▶ _Instructions for the task_
Reply with only the number of lines that contain the string "part".

▶ _Extracted material_
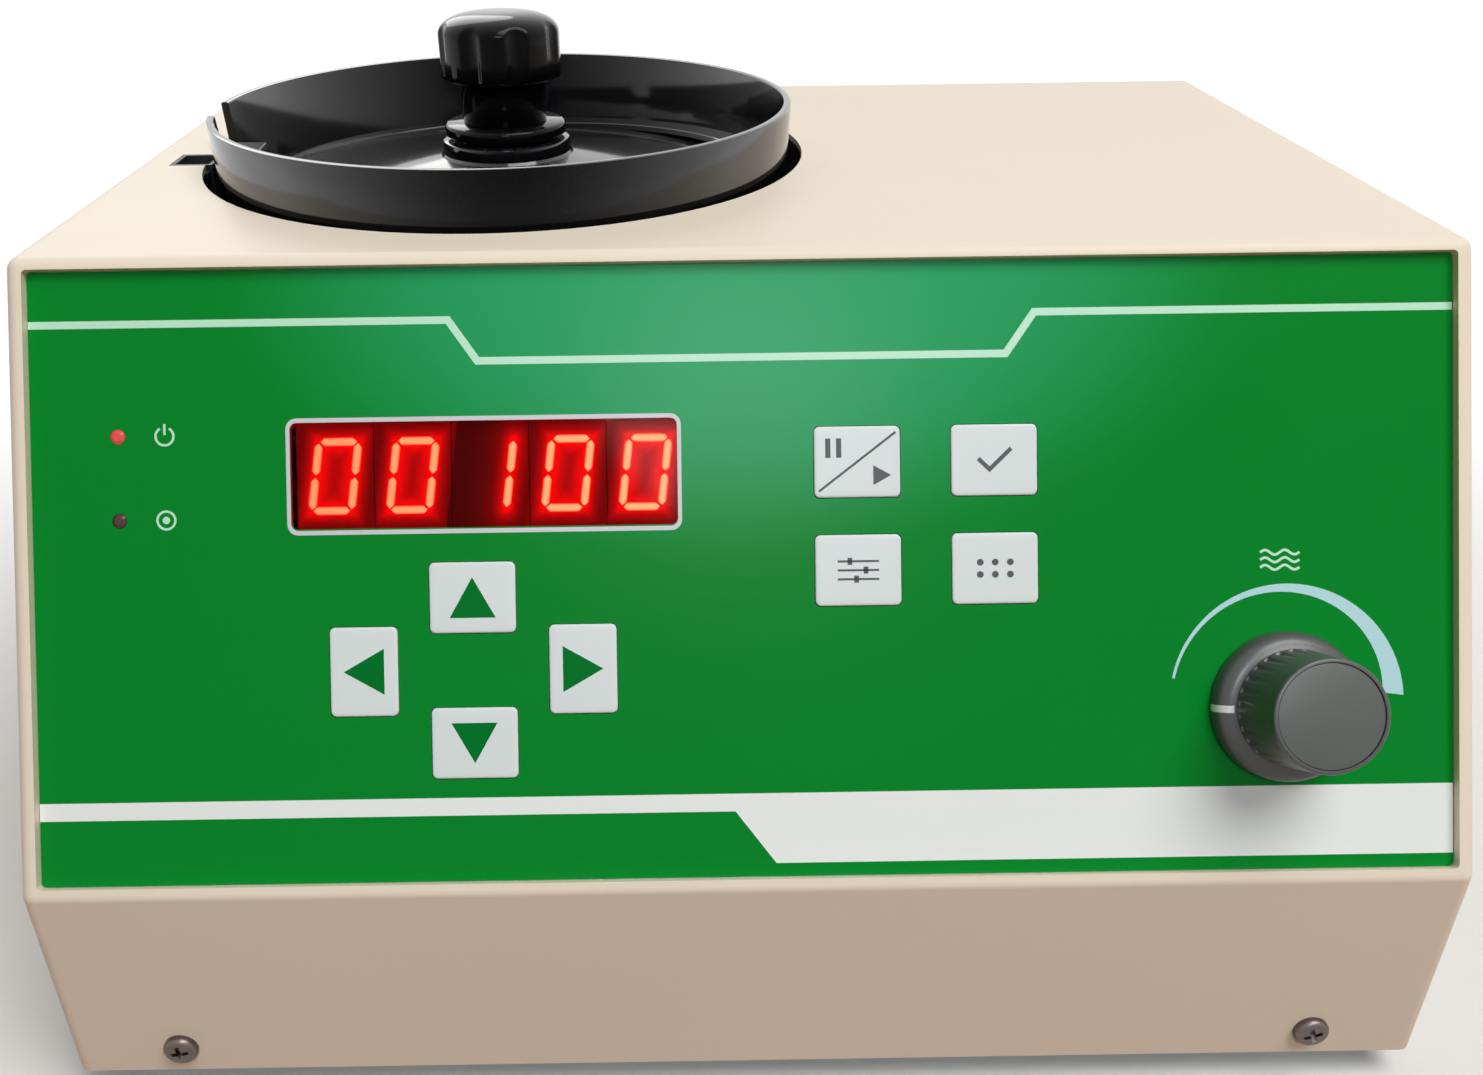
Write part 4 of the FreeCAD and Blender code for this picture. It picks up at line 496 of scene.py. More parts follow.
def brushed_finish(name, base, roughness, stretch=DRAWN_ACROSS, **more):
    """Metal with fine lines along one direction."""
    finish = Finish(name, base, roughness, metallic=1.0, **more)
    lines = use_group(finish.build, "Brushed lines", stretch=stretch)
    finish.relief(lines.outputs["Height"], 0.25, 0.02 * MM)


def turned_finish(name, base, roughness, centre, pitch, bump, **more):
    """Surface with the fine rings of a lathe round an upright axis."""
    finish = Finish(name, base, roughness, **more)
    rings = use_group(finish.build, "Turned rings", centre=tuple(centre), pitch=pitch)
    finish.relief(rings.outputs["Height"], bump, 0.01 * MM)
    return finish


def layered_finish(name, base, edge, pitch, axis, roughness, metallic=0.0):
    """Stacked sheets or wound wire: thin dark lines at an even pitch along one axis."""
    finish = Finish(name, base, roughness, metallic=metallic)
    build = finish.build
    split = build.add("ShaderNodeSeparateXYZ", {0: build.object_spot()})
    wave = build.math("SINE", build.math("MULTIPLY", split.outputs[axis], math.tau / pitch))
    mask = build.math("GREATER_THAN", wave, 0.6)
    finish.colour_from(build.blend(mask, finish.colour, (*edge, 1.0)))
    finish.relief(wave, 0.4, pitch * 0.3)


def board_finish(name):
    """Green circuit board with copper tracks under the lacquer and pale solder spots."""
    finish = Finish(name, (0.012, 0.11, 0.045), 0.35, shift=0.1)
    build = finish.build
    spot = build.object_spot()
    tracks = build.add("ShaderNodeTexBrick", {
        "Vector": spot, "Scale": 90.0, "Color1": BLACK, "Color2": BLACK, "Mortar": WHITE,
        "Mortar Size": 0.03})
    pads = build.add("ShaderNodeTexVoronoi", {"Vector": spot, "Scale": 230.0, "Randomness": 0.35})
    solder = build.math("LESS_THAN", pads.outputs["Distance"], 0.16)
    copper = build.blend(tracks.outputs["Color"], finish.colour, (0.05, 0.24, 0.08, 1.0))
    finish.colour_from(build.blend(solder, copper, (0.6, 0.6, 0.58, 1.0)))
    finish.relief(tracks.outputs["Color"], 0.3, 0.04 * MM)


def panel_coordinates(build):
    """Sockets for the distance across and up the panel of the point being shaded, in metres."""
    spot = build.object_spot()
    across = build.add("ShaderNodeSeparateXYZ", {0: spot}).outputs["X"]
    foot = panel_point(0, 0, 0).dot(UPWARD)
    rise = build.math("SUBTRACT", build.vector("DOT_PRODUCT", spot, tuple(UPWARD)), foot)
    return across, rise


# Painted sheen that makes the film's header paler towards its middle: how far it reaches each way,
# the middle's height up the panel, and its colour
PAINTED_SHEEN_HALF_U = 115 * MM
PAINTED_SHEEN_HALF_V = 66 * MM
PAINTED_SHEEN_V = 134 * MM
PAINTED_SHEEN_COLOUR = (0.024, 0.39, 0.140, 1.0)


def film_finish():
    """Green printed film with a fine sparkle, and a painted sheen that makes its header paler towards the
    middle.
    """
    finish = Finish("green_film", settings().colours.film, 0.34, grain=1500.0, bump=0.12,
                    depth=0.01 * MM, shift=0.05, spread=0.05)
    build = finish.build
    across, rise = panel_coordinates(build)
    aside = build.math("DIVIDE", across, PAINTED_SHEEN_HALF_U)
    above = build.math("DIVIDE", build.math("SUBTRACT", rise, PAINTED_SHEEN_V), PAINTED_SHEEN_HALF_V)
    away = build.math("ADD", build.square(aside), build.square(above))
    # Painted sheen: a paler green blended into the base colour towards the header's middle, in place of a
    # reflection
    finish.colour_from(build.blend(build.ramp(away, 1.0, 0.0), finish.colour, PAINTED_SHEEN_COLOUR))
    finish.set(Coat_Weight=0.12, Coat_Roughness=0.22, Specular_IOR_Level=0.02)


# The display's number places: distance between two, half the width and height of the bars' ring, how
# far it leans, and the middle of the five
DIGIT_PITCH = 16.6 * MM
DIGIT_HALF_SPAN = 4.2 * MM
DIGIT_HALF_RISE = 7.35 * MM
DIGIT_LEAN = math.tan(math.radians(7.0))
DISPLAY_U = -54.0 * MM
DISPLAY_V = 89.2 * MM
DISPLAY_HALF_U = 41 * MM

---

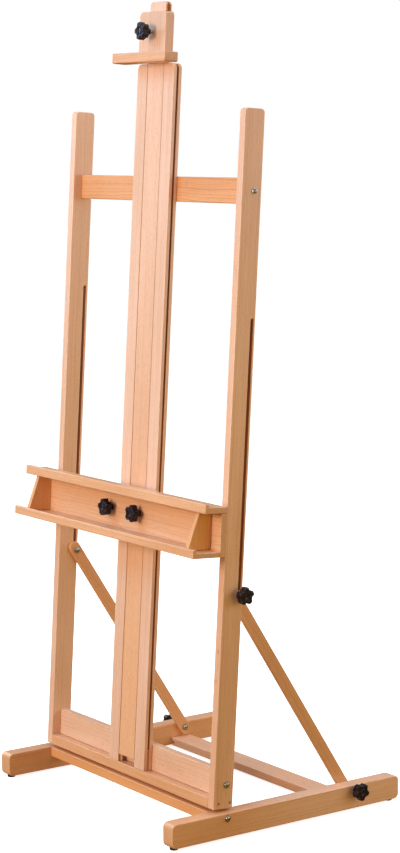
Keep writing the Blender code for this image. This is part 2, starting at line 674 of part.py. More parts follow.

▶ _Result for this exercise_
2